Requirements
Copy out all of the material exactly as presented.

Data provided
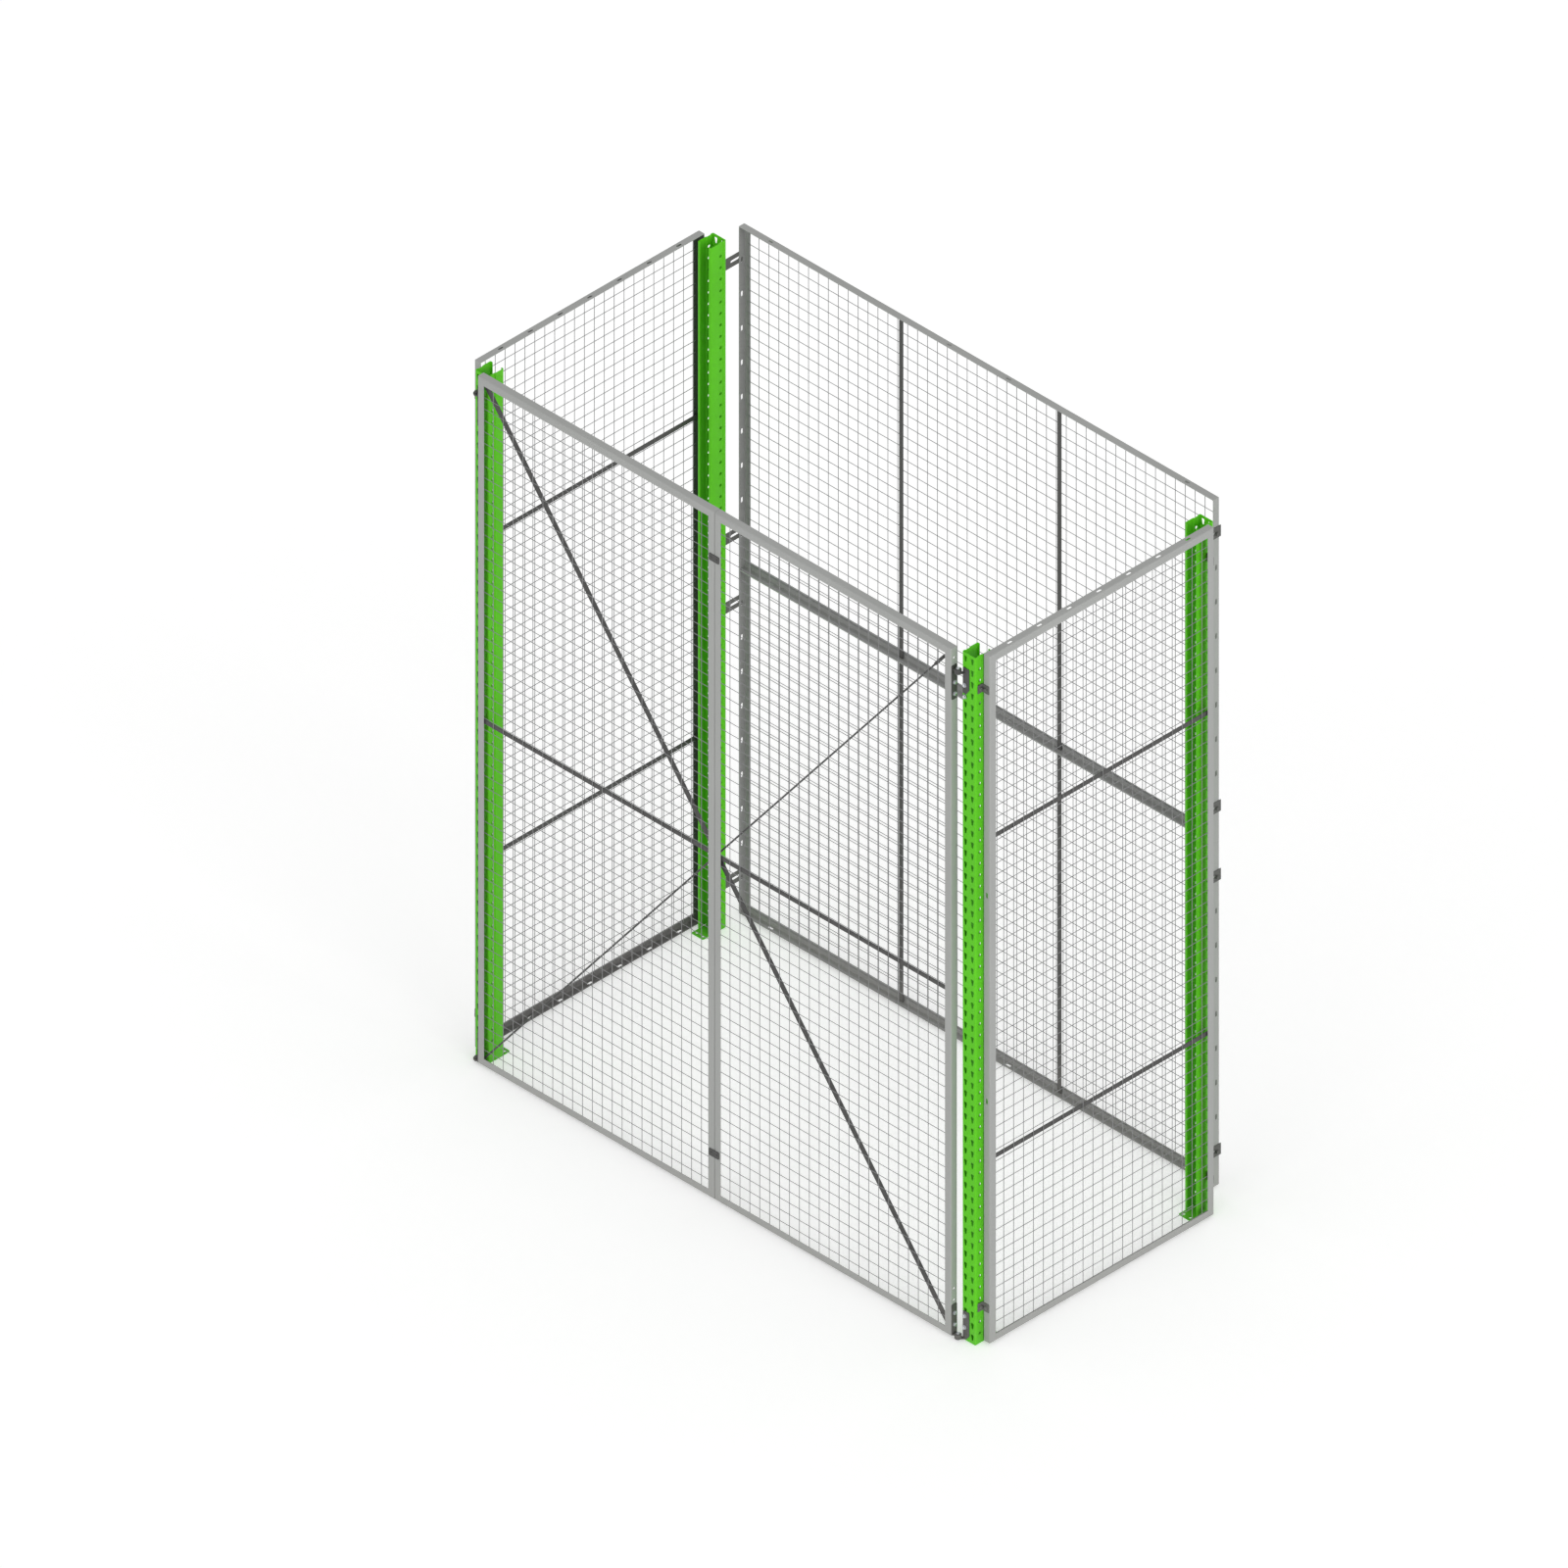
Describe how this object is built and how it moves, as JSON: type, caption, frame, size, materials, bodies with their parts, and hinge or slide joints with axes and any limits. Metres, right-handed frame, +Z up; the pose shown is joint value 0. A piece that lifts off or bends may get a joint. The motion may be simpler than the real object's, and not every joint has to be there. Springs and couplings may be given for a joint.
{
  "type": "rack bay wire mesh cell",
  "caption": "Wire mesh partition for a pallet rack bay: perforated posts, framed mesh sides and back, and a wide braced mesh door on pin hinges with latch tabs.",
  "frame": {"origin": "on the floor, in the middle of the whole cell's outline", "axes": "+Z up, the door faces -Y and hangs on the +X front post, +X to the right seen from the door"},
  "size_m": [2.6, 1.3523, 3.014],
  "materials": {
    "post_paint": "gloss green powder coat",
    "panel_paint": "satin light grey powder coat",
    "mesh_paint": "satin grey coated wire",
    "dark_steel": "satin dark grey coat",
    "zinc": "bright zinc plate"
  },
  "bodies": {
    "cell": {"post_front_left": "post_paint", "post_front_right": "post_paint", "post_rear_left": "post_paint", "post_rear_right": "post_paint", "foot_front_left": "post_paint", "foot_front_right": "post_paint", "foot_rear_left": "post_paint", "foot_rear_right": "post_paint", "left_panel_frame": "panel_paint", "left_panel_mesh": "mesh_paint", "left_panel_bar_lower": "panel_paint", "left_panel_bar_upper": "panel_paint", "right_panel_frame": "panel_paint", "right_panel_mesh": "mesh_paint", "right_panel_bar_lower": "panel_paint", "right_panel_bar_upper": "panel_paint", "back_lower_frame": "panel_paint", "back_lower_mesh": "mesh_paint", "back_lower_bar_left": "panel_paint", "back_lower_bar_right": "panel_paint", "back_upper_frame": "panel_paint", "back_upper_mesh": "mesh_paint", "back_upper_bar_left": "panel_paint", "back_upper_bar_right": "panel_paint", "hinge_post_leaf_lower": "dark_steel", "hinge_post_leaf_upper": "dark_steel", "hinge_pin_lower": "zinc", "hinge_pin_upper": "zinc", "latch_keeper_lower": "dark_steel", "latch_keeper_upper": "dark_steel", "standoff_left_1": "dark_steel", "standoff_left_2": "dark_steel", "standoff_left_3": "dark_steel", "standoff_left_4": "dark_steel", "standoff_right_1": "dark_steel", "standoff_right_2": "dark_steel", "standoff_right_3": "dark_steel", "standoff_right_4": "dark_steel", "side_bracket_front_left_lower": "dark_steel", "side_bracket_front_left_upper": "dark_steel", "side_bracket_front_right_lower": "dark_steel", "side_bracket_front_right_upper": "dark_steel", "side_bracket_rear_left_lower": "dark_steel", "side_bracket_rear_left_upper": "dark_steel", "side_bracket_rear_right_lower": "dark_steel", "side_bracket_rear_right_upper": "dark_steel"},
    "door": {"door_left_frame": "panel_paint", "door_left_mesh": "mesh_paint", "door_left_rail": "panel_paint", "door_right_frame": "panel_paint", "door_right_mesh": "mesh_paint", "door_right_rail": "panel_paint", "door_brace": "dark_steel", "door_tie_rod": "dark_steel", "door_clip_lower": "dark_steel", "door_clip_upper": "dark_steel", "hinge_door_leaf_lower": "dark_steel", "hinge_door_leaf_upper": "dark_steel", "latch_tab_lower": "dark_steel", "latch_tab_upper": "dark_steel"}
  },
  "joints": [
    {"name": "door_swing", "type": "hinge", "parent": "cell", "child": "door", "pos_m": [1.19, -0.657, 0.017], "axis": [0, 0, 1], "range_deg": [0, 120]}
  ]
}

Complete response
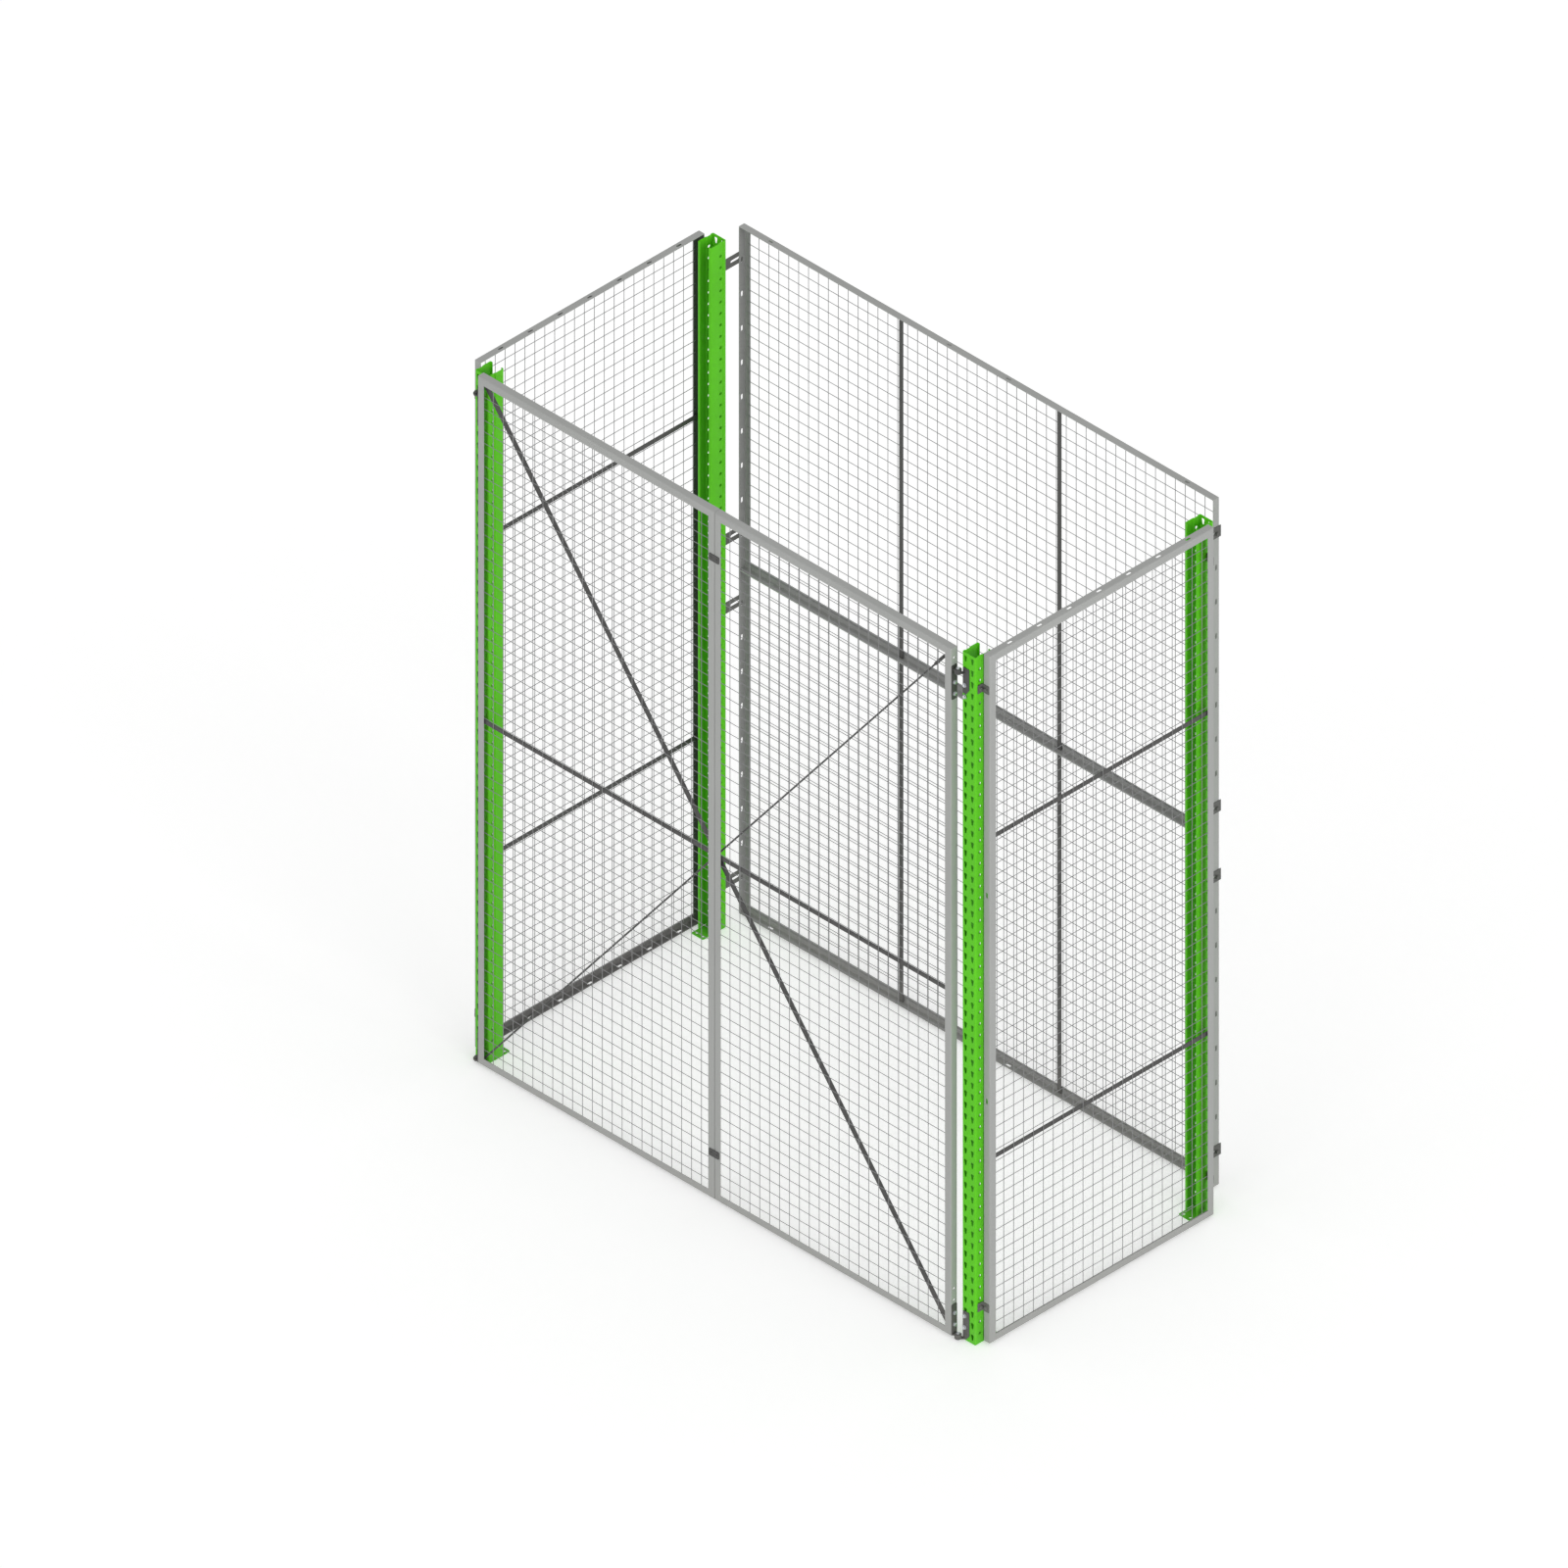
Describe how this object is built and how it moves, as JSON: type, caption, frame, size, materials, bodies with their parts, and hinge or slide joints with axes and any limits. Metres, right-handed frame, +Z up; the pose shown is joint value 0. A piece that lifts off or bends may get a joint. The motion may be simpler than the real object's, and not every joint has to be there. Springs and couplings may be given for a joint.
{
  "type": "rack bay wire mesh cell",
  "caption": "Wire mesh partition for a pallet rack bay: perforated posts, framed mesh sides and back, and a wide braced mesh door on pin hinges with latch tabs.",
  "frame": {"origin": "on the floor, in the middle of the whole cell's outline", "axes": "+Z up, the door faces -Y and hangs on the +X front post, +X to the right seen from the door"},
  "size_m": [2.6, 1.3523, 3.014],
  "materials": {
    "post_paint": "gloss green powder coat",
    "panel_paint": "satin light grey powder coat",
    "mesh_paint": "satin grey coated wire",
    "dark_steel": "satin dark grey coat",
    "zinc": "bright zinc plate"
  },
  "bodies": {
    "cell": {"post_front_left": "post_paint", "post_front_right": "post_paint", "post_rear_left": "post_paint", "post_rear_right": "post_paint", "foot_front_left": "post_paint", "foot_front_right": "post_paint", "foot_rear_left": "post_paint", "foot_rear_right": "post_paint", "left_panel_frame": "panel_paint", "left_panel_mesh": "mesh_paint", "left_panel_bar_lower": "panel_paint", "left_panel_bar_upper": "panel_paint", "right_panel_frame": "panel_paint", "right_panel_mesh": "mesh_paint", "right_panel_bar_lower": "panel_paint", "right_panel_bar_upper": "panel_paint", "back_lower_frame": "panel_paint", "back_lower_mesh": "mesh_paint", "back_lower_bar_left": "panel_paint", "back_lower_bar_right": "panel_paint", "back_upper_frame": "panel_paint", "back_upper_mesh": "mesh_paint", "back_upper_bar_left": "panel_paint", "back_upper_bar_right": "panel_paint", "hinge_post_leaf_lower": "dark_steel", "hinge_post_leaf_upper": "dark_steel", "hinge_pin_lower": "zinc", "hinge_pin_upper": "zinc", "latch_keeper_lower": "dark_steel", "latch_keeper_upper": "dark_steel", "standoff_left_1": "dark_steel", "standoff_left_2": "dark_steel", "standoff_left_3": "dark_steel", "standoff_left_4": "dark_steel", "standoff_right_1": "dark_steel", "standoff_right_2": "dark_steel", "standoff_right_3": "dark_steel", "standoff_right_4": "dark_steel", "side_bracket_front_left_lower": "dark_steel", "side_bracket_front_left_upper": "dark_steel", "side_bracket_front_right_lower": "dark_steel", "side_bracket_front_right_upper": "dark_steel", "side_bracket_rear_left_lower": "dark_steel", "side_bracket_rear_left_upper": "dark_steel", "side_bracket_rear_right_lower": "dark_steel", "side_bracket_rear_right_upper": "dark_steel"},
    "door": {"door_left_frame": "panel_paint", "door_left_mesh": "mesh_paint", "door_left_rail": "panel_paint", "door_right_frame": "panel_paint", "door_right_mesh": "mesh_paint", "door_right_rail": "panel_paint", "door_brace": "dark_steel", "door_tie_rod": "dark_steel", "door_clip_lower": "dark_steel", "door_clip_upper": "dark_steel", "hinge_door_leaf_lower": "dark_steel", "hinge_door_leaf_upper": "dark_steel", "latch_tab_lower": "dark_steel", "latch_tab_upper": "dark_steel"}
  },
  "joints": [
    {"name": "door_swing", "type": "hinge", "parent": "cell", "child": "door", "pos_m": [1.19, -0.657, 0.017], "axis": [0, 0, 1], "range_deg": [0, 120]}
  ]
}